(3D code data)

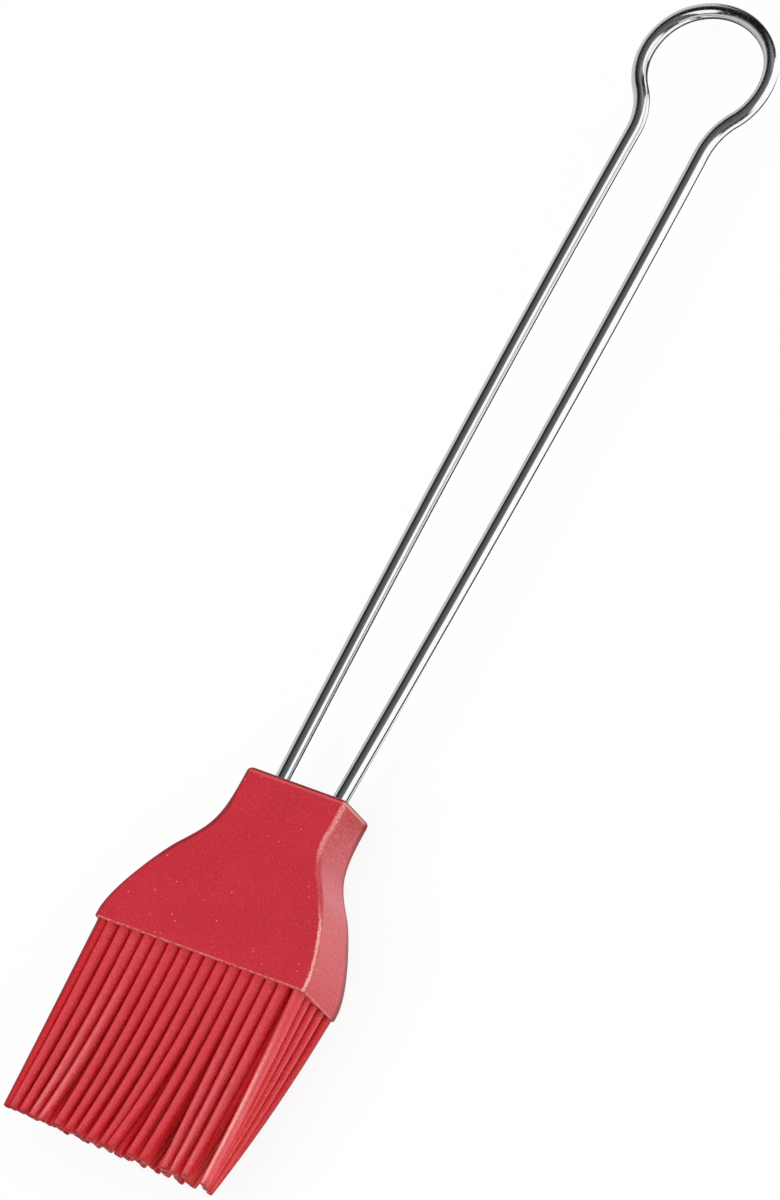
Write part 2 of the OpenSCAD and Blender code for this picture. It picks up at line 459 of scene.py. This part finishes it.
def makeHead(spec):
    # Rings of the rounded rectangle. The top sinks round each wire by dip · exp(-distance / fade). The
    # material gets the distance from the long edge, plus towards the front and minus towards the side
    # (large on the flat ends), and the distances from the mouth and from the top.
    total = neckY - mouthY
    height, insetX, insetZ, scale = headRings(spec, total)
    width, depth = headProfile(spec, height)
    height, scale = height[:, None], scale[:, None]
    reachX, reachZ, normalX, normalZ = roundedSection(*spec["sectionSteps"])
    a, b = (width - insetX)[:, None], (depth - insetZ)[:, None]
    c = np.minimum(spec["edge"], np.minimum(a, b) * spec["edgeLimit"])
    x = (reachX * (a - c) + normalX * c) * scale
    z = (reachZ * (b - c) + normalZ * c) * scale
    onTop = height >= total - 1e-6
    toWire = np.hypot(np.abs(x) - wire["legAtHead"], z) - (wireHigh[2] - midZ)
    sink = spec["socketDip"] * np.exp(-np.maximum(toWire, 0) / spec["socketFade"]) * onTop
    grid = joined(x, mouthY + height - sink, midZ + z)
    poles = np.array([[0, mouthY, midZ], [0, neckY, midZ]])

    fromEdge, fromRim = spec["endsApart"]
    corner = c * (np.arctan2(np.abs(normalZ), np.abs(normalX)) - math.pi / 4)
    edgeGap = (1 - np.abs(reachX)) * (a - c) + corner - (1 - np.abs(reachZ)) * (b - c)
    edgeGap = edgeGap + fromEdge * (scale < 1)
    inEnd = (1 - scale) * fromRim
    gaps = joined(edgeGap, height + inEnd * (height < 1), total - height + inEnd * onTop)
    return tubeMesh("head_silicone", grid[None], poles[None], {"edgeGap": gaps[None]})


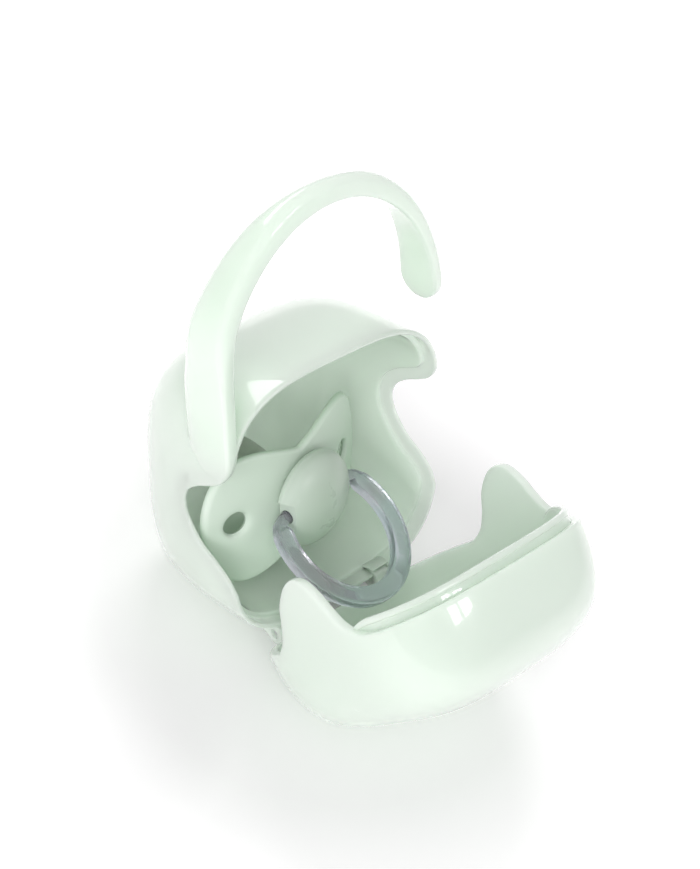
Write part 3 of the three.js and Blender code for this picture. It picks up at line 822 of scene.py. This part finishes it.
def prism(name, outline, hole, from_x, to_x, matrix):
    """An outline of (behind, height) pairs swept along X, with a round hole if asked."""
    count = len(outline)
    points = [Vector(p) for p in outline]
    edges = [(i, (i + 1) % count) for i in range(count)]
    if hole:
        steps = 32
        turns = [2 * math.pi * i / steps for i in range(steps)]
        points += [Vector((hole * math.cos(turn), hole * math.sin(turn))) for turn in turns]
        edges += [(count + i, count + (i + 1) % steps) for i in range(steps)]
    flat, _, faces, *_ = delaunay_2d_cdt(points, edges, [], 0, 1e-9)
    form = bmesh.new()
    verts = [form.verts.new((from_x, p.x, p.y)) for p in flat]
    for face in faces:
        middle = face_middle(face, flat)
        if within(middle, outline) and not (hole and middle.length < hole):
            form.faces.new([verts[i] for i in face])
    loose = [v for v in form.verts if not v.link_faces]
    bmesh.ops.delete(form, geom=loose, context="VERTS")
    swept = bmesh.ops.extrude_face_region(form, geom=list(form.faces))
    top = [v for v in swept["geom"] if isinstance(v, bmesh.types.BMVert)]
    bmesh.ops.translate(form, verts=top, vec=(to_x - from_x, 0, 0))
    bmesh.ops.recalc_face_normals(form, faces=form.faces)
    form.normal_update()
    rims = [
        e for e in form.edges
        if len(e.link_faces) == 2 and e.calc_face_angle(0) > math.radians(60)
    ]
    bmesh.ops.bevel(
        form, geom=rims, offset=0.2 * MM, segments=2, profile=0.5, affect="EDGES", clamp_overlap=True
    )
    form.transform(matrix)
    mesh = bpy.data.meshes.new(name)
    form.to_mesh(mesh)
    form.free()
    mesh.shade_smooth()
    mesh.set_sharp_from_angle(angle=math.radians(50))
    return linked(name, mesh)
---
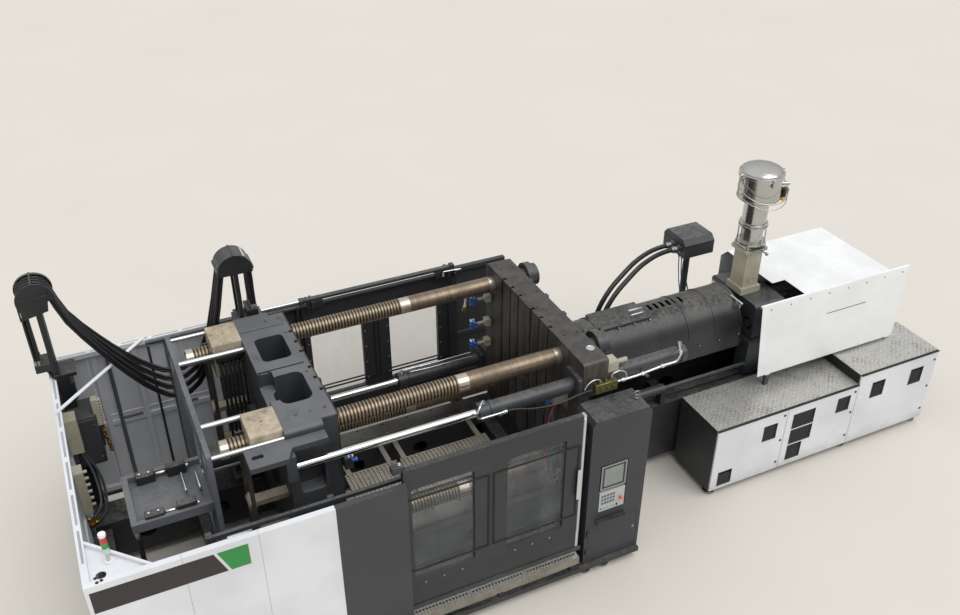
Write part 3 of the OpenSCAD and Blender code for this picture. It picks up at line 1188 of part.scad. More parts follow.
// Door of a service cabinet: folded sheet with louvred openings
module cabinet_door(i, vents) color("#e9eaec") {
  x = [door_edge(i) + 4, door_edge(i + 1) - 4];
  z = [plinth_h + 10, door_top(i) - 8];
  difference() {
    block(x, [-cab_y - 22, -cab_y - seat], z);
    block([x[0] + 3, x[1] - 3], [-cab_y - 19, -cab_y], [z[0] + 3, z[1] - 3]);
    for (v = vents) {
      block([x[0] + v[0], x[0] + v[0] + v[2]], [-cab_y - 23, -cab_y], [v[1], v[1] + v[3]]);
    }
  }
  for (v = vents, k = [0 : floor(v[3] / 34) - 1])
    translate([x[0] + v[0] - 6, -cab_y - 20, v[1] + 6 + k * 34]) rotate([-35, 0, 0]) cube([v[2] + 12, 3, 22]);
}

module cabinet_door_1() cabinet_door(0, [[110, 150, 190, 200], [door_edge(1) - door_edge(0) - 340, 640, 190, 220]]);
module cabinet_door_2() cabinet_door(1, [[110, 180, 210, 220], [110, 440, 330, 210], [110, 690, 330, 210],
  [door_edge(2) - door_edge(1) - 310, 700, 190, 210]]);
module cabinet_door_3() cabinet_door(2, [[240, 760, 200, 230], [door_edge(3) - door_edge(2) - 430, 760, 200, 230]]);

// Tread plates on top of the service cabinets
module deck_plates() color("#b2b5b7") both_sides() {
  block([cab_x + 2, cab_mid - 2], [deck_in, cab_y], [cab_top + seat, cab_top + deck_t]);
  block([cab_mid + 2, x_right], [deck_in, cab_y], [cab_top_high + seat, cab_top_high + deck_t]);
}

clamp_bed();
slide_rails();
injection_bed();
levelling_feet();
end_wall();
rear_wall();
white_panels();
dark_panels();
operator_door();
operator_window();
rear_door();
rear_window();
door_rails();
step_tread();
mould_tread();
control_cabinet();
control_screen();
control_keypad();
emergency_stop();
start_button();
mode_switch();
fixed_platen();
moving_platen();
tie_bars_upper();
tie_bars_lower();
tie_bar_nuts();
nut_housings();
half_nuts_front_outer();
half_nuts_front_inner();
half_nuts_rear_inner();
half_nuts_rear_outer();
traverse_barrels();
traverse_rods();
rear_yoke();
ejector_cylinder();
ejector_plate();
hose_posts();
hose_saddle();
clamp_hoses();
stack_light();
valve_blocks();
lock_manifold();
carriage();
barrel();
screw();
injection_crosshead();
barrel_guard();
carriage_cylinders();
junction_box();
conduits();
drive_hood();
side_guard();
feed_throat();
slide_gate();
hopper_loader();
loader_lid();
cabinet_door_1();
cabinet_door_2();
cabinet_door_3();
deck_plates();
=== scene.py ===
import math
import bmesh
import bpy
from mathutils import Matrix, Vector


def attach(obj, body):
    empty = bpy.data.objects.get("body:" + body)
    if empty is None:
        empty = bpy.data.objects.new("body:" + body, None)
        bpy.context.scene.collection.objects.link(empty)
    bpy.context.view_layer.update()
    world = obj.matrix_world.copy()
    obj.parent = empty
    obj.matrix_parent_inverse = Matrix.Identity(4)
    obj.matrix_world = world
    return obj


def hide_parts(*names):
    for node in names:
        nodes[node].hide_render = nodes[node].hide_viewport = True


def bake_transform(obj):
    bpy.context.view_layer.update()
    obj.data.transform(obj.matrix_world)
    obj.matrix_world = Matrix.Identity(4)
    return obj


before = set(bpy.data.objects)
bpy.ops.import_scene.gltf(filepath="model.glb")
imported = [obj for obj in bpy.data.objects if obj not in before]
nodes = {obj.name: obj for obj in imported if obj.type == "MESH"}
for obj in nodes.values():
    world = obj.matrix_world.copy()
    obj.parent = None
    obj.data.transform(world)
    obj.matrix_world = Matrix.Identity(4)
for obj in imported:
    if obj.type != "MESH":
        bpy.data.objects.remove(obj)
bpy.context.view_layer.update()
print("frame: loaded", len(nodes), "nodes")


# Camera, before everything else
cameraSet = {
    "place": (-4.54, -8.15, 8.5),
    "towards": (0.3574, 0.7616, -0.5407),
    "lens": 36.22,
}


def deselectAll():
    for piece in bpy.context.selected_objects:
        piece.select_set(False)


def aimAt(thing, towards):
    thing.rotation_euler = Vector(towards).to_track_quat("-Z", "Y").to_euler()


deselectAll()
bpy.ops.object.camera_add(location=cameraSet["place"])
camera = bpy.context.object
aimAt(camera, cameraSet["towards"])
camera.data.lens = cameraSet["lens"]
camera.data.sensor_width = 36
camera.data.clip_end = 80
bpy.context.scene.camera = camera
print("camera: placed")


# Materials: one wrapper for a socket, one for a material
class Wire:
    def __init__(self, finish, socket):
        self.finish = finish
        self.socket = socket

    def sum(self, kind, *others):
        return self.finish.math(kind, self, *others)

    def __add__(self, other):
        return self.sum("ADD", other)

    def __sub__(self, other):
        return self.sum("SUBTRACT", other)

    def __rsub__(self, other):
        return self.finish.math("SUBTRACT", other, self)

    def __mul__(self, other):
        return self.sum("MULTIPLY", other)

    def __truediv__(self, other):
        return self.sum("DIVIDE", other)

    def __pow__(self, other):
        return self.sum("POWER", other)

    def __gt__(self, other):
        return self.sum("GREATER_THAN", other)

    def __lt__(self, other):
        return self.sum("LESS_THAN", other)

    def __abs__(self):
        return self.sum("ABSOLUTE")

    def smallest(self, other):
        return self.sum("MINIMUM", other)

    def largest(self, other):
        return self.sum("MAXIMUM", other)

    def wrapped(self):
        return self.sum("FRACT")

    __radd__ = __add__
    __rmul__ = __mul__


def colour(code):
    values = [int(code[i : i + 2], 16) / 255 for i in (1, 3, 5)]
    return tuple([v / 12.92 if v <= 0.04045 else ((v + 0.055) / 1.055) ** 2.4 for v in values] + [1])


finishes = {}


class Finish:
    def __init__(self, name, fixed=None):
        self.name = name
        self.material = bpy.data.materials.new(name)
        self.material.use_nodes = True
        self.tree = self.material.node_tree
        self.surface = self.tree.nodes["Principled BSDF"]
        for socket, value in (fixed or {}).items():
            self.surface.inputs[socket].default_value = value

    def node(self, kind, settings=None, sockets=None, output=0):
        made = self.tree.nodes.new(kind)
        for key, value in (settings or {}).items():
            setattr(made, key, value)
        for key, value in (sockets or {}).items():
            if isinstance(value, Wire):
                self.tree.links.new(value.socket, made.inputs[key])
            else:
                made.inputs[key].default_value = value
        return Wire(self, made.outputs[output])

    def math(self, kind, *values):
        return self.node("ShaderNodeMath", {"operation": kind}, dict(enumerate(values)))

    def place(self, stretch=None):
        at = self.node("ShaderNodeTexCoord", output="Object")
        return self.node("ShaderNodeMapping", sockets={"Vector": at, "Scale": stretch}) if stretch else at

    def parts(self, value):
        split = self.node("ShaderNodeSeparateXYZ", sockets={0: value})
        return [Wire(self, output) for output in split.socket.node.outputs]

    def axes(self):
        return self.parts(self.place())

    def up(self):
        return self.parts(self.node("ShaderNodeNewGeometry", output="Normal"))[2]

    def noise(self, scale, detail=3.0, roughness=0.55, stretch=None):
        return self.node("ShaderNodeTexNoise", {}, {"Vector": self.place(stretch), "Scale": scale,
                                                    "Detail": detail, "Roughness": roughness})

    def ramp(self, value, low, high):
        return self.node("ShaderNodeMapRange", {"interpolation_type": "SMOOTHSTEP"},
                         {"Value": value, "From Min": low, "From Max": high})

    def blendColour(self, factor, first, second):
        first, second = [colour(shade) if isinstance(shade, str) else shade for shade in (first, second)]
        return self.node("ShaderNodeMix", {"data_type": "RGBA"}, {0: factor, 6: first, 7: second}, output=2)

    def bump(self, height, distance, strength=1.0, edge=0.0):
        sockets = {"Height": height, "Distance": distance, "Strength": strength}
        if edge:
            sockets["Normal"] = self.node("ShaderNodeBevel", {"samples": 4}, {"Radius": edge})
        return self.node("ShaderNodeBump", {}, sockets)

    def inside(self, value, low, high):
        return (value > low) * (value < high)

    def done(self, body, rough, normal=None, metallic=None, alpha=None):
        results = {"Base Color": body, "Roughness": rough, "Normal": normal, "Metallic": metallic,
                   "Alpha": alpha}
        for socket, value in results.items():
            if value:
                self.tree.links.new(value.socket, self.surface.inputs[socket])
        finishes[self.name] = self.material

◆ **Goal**
Give again, word for word, the lines starting at the line that has "clamp_bed();" and ending at the line that has "obj.data.transform(obj.matrix_world)", with both of those lines included and nothing else.

◆ **Task solution**
clamp_bed();
slide_rails();
injection_bed();
levelling_feet();
end_wall();
rear_wall();
white_panels();
dark_panels();
operator_door();
operator_window();
rear_door();
rear_window();
door_rails();
step_tread();
mould_tread();
control_cabinet();
control_screen();
control_keypad();
emergency_stop();
start_button();
mode_switch();
fixed_platen();
moving_platen();
tie_bars_upper();
tie_bars_lower();
tie_bar_nuts();
nut_housings();
half_nuts_front_outer();
half_nuts_front_inner();
half_nuts_rear_inner();
half_nuts_rear_outer();
traverse_barrels();
traverse_rods();
rear_yoke();
ejector_cylinder();
ejector_plate();
hose_posts();
hose_saddle();
clamp_hoses();
stack_light();
valve_blocks();
lock_manifold();
carriage();
barrel();
screw();
injection_crosshead();
barrel_guard();
carriage_cylinders();
junction_box();
conduits();
drive_hood();
side_guard();
feed_throat();
slide_gate();
hopper_loader();
loader_lid();
cabinet_door_1();
cabinet_door_2();
cabinet_door_3();
deck_plates();
=== scene.py ===
import math
import bmesh
import bpy
from mathutils import Matrix, Vector


def attach(obj, body):
    empty = bpy.data.objects.get("body:" + body)
    if empty is None:
        empty = bpy.data.objects.new("body:" + body, None)
        bpy.context.scene.collection.objects.link(empty)
    bpy.context.view_layer.update()
    world = obj.matrix_world.copy()
    obj.parent = empty
    obj.matrix_parent_inverse = Matrix.Identity(4)
    obj.matrix_world = world
    return obj


def hide_parts(*names):
    for node in names:
        nodes[node].hide_render = nodes[node].hide_viewport = True


def bake_transform(obj):
    bpy.context.view_layer.update()
    obj.data.transform(obj.matrix_world)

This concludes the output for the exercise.